Material:
········

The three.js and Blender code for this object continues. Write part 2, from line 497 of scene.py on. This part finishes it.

········

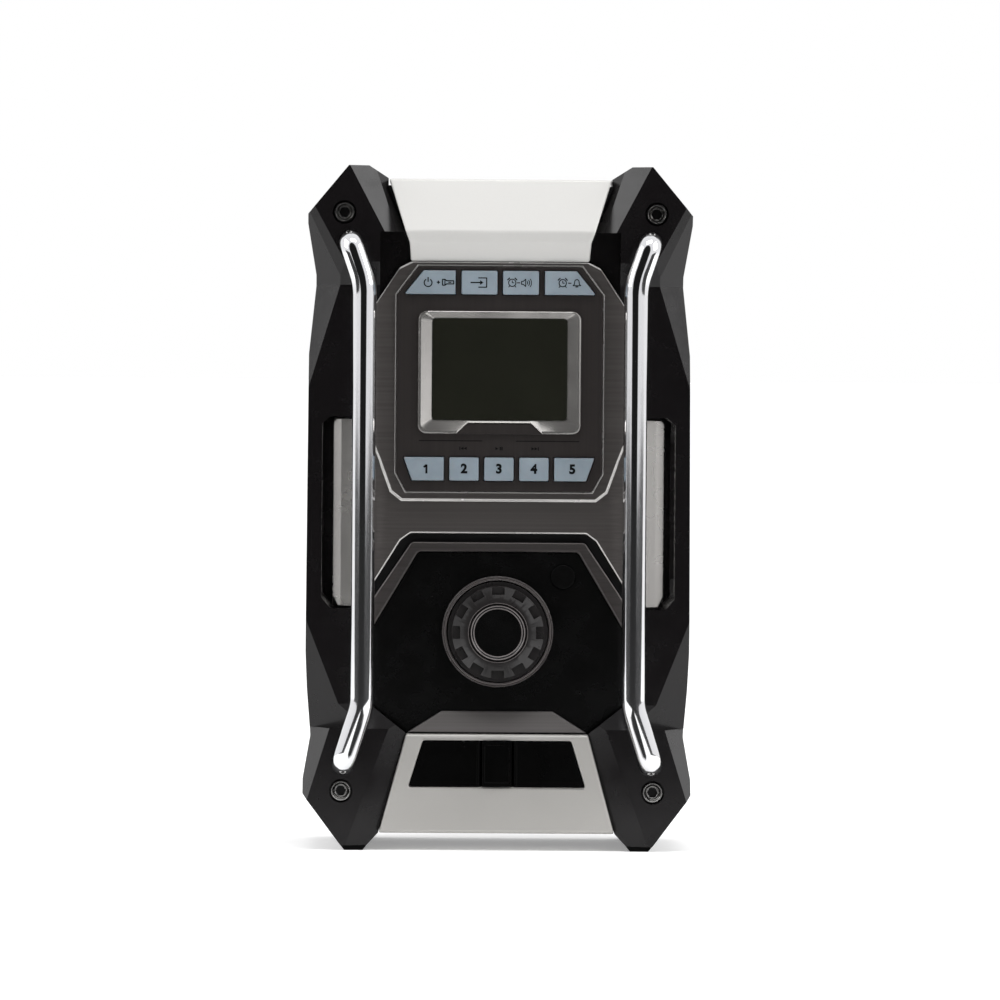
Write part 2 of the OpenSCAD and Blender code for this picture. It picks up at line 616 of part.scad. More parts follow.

········

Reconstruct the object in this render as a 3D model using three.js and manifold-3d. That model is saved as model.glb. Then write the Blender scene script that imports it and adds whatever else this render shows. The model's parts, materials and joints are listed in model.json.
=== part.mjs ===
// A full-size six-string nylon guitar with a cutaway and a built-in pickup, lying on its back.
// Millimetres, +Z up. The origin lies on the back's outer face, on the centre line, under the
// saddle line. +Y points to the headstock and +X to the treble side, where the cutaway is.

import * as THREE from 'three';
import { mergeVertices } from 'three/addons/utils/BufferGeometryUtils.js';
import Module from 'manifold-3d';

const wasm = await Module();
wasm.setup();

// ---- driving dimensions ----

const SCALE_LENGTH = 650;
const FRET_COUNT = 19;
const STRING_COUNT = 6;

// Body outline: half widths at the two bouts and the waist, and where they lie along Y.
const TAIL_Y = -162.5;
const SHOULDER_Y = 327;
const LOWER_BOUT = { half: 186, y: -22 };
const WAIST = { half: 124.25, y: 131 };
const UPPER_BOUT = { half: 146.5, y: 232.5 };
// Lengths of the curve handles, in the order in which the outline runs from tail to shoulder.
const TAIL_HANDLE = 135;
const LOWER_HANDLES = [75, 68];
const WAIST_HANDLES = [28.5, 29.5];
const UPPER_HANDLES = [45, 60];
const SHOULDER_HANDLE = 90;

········

What to produce: In the entries above, find lines with "from" and copy each.

Response to the task:
The three.js and Blender code for this object continues. Write part 2, from line 497 of scene.py on. This part finishes it.
import * as THREE from 'three';
import { mergeVertices } from 'three/addons/utils/BufferGeometryUtils.js';
import Module from 'manifold-3d';
// Lengths of the curve handles, in the order in which the outline runs from tail to shoulder.